— begin TASK INPUT —
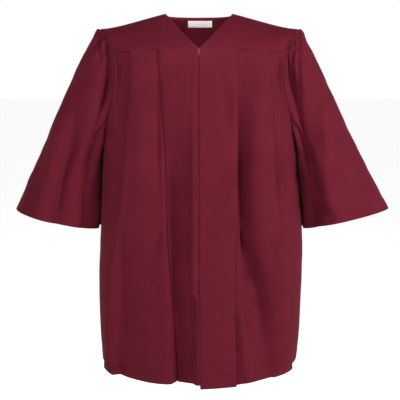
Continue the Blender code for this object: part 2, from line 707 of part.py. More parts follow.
def body_side(side, y, z):
    """How far out the body's cloth lies at a depth and height below the underarm."""
    width = from_table(BODY_ROWS, BODY_COLUMNS, side_name(side), z)
    front = from_table(BODY_ROWS, BODY_COLUMNS, "front", z)
    back = from_table(BODY_ROWS, BODY_COLUMNS, "back", z)
    depth = np.where(y < 0, front, back)
    inside = np.clip(1 - (np.abs(y) / depth) ** SQUARENESS, 0.0, 1.0)
    return width * inside ** (1 / SQUARENESS)


def sleeve_blend(table, turn):
    """Direction round the sleeve: top and underarm ends with a part for its front and back faces."""
    top = (1 + np.cos(turn)) / 2
    face = np.sin(turn)
    made = top[:, None] * np.array(table["top"]) + (1 - top)[:, None] * np.array(table["under"])
    made[:, 0] += np.abs(face) * table["face"][0]
    made[:, 1] += face * table["face"][1]
    made[:, 2] += np.abs(face) * table["face"][2]
    return made / np.linalg.norm(made, axis=1)[:, None]


def cuff_ring(row, turn):
    """Points of the cuff: an ellipse whose inner back quarter is squarer, tilted to face down and out.

    Its inner corners are drawn in, so that it wraps round the body's side.
    """
    cosine = np.cos(turn)
    sine = np.sin(turn)
    power = np.where((cosine < 0) & (sine < 0), 2 / CUFF_INNER_SQUARENESS, 1.0)
    along = row["half_width"] * np.sign(cosine) * np.abs(cosine) ** power
    deep = row["half_depth"] * np.sign(sine) * np.abs(sine) ** power
    lift = row["front_lift"] * np.maximum(sine, 0.0)
    corner = np.where(sine > 0, CUFF_FRONT_WRAP * sine, -CUFF_BACK_WRAP * sine)
    wrap = row["wrap"] * 2 * np.maximum(-cosine, 0.0) * corner
    return np.stack((row["centre"] + along * np.cos(CUFF_TILT) - wrap, -deep,
                     CUFF_Z + along * np.sin(CUFF_TILT) + lift), axis=-1)


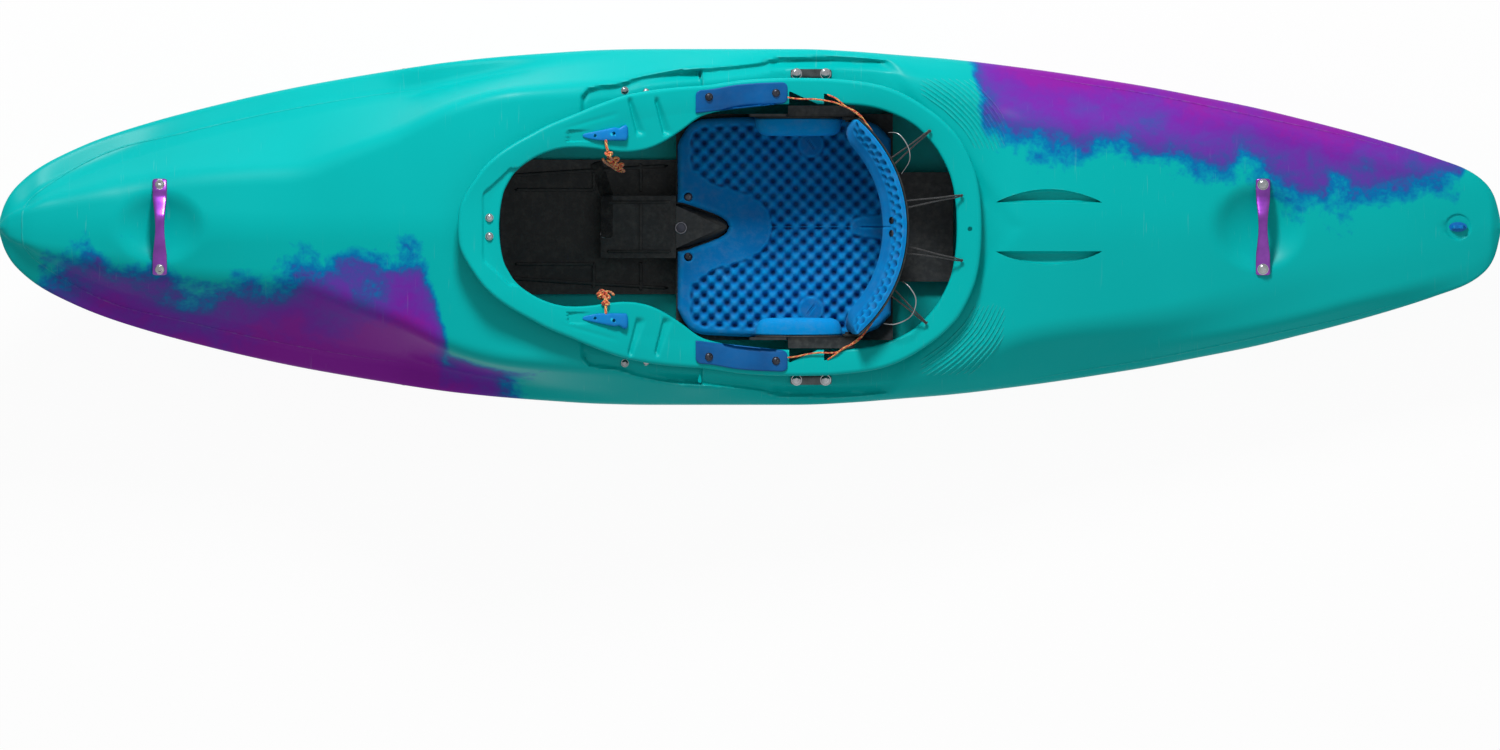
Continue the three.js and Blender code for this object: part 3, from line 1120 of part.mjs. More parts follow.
// Shock cords from the backband up and over into holes in the back of the rim
const SHOCK_STEPS = 10;
const SHOCK_BAND_Z = 286;
const SHOCK_RISE = 20;
const shockPathShares = [[0.25, 0.95], [0.6, 1], [0.9, 0.65]];
const shockShares = [
  ["starboard_outer", 0.9, 0.643, 27], ["starboard_inner", 0.9605, 0.21, 9],
  ["port_inner", 0.9605, -0.224, -9], ["port_outer", 0.893, -0.643, -27],
];
const shockHoles = [];
shockShares.forEach(([name, along, out, degrees]) => {
  const [x, y] = [cockpitX(along), (out * COCKPIT_WIDTH) / 2];
  const turn = THREE.MathUtils.degToRad(degrees);
  const start = BAND_RADIUS + CORD_RADIUS + GAP;
  const middle = bandMiddle(SHOCK_BAND_Z);
  const band = [middle + start * Math.cos(turn), start * Math.sin(turn), SHOCK_BAND_Z];
  const top = rimHeight(x);
  const over = shockPathShares.map(([t, up]) => {
    return [band[0] + (x - band[0]) * t, band[1] + (y - band[1]) * t, top + SHOCK_RISE * up];
  });
  const route = [band, ...over, [x, y, top + CORD_RADIUS], [x, y, top - LIP / 2]];
  add(`shock_cord_${name}`, cord(route, SHOCK_STEPS), blackCord);
  shockHoles.push(rod(CORD_RADIUS + RUN, top - LIP * 2, top + LIP, BOLT_SIDES).translate(x, y, 0));
});

// The drain plug in its recess near the stern
const DRAIN_share = 0.972;
const DRAIN_SHANK = 7;
const DRAIN_SHANK_LENGTH = 14;
const DRAIN_LENGTH = 33;
const DRAIN_WIDTH = 18;
const DRAIN_BASE = 4;
const DRAIN_HEIGHT = 11;
const DRAIN_GRIP_THICK = 6;
const DRAIN_SINK = 3;
const DRAIN_CORNERS = 16;
const drainX = xAt(DRAIN_share);
const drainZ = line.deck(DRAIN_share) * HEIGHT - DRAIN_SINK;
const oval = (length, width) => [...Array(DRAIN_CORNERS).keys()].map((i) => {
  const turn = (2 * Math.PI * i) / DRAIN_CORNERS;
  return [drainX + (length / 2) * Math.cos(turn), (width / 2) * Math.sin(turn)];
});
const drainSeat = drainZ + SEAT_GAP;
const drainPlug = join(
  slab(oval(DRAIN_LENGTH, DRAIN_WIDTH), "z", drainSeat, drainSeat + DRAIN_BASE),
  rod(DRAIN_SHANK, -DRAIN_SHANK_LENGTH, DRAIN_BASE / 2, DRAIN_CORNERS).translate(drainX, 0, drainSeat),
  block(
    drainX - DRAIN_LENGTH / 3, drainX + DRAIN_LENGTH / 3, -DRAIN_GRIP_THICK / 2,
    DRAIN_GRIP_THICK / 2, drainSeat, drainZ + DRAIN_SINK + DRAIN_HEIGHT,
  ),
);
add("drain_plug", drainPlug, bluePlastic);
const drainRoom = [
  slab(oval(DRAIN_LENGTH + WALL, DRAIN_WIDTH + WALL), "z", drainZ, HEIGHT),
  rod(DRAIN_SHANK + RUN, -OVERRUN / 2, OVERRUN, DRAIN_CORNERS).translate(drainX, 0, drainZ),
];

// The shell: the outer form less its hollows and holes, with the rim on it
let shell = cut(outerForm, ...wells(0), ...pockets(0), ...SIDES.map(([, side]) => grip(side)));
shell = cut(shell, cut(hollow, ...wells(WALL), ...pockets(WALL)), cockpitHole);
shell = cut(join(shell, coaming), rimStep, ...notches, ...shockHoles, ...drainRoom, ...boltHoles);
add("hull_shell", shell, shellPlastic);

export default kayak;
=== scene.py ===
# %% [markdown]
# # A whitewater kayak
#
# The kayak is one moulded shell with its outfitting bolted in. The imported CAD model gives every
# place and size, and this script gives the pieces their rounded shapes and their finishes. All is
# in metres: the bow points to -X, the paddler's right is +Y, and +Z is up.

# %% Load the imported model
import json
import math

import bmesh
import bpy
import numpy as np
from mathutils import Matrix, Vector
from mathutils.bvhtree import BVHTree

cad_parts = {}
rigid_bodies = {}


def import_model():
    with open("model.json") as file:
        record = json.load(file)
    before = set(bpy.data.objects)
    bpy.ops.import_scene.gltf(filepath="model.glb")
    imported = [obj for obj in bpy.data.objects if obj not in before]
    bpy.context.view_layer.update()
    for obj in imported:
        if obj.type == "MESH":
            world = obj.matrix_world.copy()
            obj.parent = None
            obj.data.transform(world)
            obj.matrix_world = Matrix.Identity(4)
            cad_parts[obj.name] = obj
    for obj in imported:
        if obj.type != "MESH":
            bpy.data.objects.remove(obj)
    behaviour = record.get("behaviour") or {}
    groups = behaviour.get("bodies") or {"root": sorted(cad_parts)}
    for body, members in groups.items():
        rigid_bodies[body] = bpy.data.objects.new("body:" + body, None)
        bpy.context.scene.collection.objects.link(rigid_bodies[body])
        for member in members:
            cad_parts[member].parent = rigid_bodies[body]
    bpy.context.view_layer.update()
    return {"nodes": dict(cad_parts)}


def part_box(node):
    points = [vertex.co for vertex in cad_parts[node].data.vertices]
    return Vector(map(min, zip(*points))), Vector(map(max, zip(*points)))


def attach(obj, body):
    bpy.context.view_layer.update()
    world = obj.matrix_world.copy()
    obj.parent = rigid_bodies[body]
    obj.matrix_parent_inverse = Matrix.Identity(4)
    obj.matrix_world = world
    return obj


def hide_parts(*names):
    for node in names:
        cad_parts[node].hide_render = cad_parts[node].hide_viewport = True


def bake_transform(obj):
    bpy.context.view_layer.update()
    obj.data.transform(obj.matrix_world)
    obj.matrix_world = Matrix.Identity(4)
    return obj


bpy.context.scene.view_settings.view_transform = "Standard"

for old in list(bpy.data.objects):
    bpy.data.objects.remove(old)
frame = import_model()

# %% [markdown]
# ## The view
#
# The photograph looks straight down with no perspective, so the camera is orthographic, and its
# scale is the kayak's length. It stands a little to port, where the picture's lower half lies.

# %% The camera
LENGTH = 2.745
VIEW_SHIFT, VIEW_HEIGHT = -0.271, 5


def placed(name, data):
    piece = bpy.data.objects.new(name, data)
    bpy.context.collection.objects.link(piece)
    return piece


camera_data = bpy.data.cameras.new("deck_view")
camera_data.type = "ORTHO"
camera_data.ortho_scale = LENGTH
camera_data.clip_end = 50
camera = placed("deck_view", camera_data)
camera.location = (0, VIEW_SHIFT, VIEW_HEIGHT)
bpy.context.scene.camera = camera
print("camera over", tuple(round(v, 3) for v in camera.location))

# %% [markdown]
# ## Light and floor
#
# A soft light from the paddler's right throws the cockpit's near side into shade. The floor shows
# white to the camera and to polished metal, because its shader looks at the kind of ray. A part
# of it stays plain paint, so that the kayak's shadow still falls on it.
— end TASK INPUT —
- _WHAT THIS TASK INVOLVES_
Print, please, the lines from the first line of the material through the line that contains "return width * inside ** (1 / SQUARENESS)", exactly as written and with nothing added.

- _WRITTEN ANSWER_
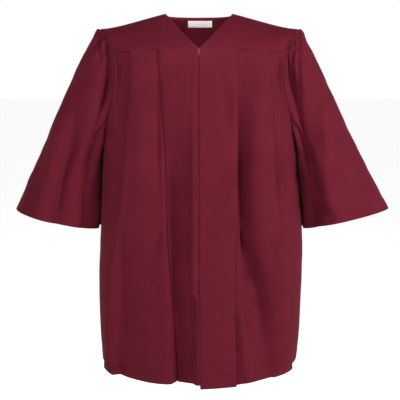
Continue the Blender code for this object: part 2, from line 707 of part.py. More parts follow.
def body_side(side, y, z):
    """How far out the body's cloth lies at a depth and height below the underarm."""
    width = from_table(BODY_ROWS, BODY_COLUMNS, side_name(side), z)
    front = from_table(BODY_ROWS, BODY_COLUMNS, "front", z)
    back = from_table(BODY_ROWS, BODY_COLUMNS, "back", z)
    depth = np.where(y < 0, front, back)
    inside = np.clip(1 - (np.abs(y) / depth) ** SQUARENESS, 0.0, 1.0)
    return width * inside ** (1 / SQUARENESS)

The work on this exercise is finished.